Later in the same verse, 4:34, another word "waḍribuhunna" also has contested meanings. The verse reads, "And as for those women whose ill-will you have reason to fear, admonish them, then forsake them from physical intimacy, and then waḍribuhunna." The word waḍribuhunna is derived from the triliteral root ḍad ra ba, from which 55 verb forms result in the Quran. These verbs have wide variations in their meanings - from strike (idrib) to travel or put forth (darabu).
Literally and parochially translating waḍribuhunna as "beating" contradicts the central Quranic message of fairness and mercy. In addition, there is no report that Prophet Muhammad ever struck or beat of his wives, even though he like most mortals encountered marital challenges.
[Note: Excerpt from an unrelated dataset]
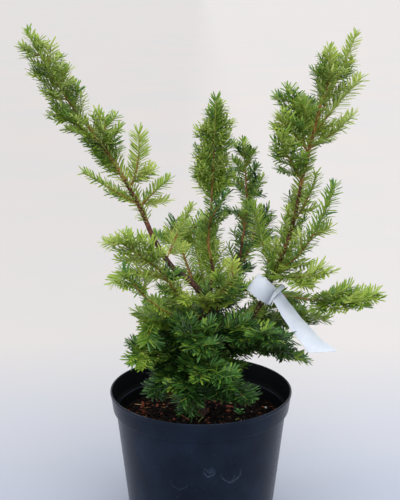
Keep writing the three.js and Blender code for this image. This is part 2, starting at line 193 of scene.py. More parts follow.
# Each bough: where its foot stands on the trunk, its radius at foot and tip, the part of it below its
# needles, their mix of tones, how full of twigs it is there, its needles' size, and its points
BOUGHS = {
    "bough_left": (0.95, (3.8, 1.8), 0.5, "fresh", 5.4, 1, [
        (-11, -5, 323), (-33, -10, 342), (-52, -20, 374), (-74, -31, 427), (-106, -42, 487),
        (-127, -48, 518)]),
    "bough_right": (0.5, (3.4, 1.6), 0.16, "middle", 1.5, 0.85, [
        (40, -8, 252), (66, -12, 287), (86, -5, 329), (107, -5, 386), (121, -5, 458), (139, 0, 536)]),
    "bough_centre": (1, (2.2, 1.4), 0.15, "middle", 2.2, 0.8, [
        (14, 10, 333), (9, 17, 366), (12, 19, 402)]),
    "bough_centre_right": (0.88, (2.1, 1.3), 0.35, "shade", 1.1, 0.75, [
        (41, 25, 320), (52, 38, 369), (57, 46, 400)]),
    "bough_right_low": (0.8, (2.2, 1.5), 0.3, "middle", 2.4, 1, [
        (41, 6, 306), (75, 9, 310), (107, -4, 304), (129, -14, 304)]),
    "bough_left_low": (0.78, (2, 1.3), 0.3, "middle", 2.1, 1, [(-25, -28, 312), (-48, -40, 348)]),
    "bough_left_front": (0.62, (1.8, 1.2), 0.3, "middle", 1, 1, [
        (-28, -28, 286), (-46, -42, 300), (-62, -57, 318)]),
    "bough_back_left": (0.85, (2, 1.3), 0.3, "middle", 1, 1, [(-12, 35, 318), (-26, 62, 352)]),
    "bough_back_right": (0.72, (2, 1.3), 0.3, "middle", 1, 1, [(36, 48, 304), (60, 78, 338)]),
    "bough_back": (0.78, (2, 1.3), 0.3, "middle", 1, 1, [(4, 44, 306), (-4, 76, 334)]),
}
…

Classical scholars such as At-Tabari and Ar-Razi both viewed 4:34 as a staged way to reduce marital conflicts in a culture where violence against women was rampant. At-Tabari went on to note that waḍribuhunna means striking without hurting. But Ar-Razi did not even allow that in his exegesis. He quoted Prophet Muhammad as stating that men who hit their wives are not among the better men.
The Vision of Islam
Treating women with the inherent dignity that she was created with, ensuring that their rights are preserved and advocating that they are given equitable opportunities to succeed is necessary to uphold the Quranic vision, "O you who have attained to faith! Be ever steadfast in upholding justice," (4:135). The way forward requires leveling the playing field, by changing hearts and minds, if possible, or by instituting affirmative actions, when antiquated cultural norms prove too intransigent.
The World Economic Forum asserts a simple truth, "Countries and companies can be competitive only if they develop, attract and retain the best talent, both male and female." Not only governments need to do more, but so do businesses, civil society and media. Empowering women should be as much a man's responsibility, as it is a woman's aspiration.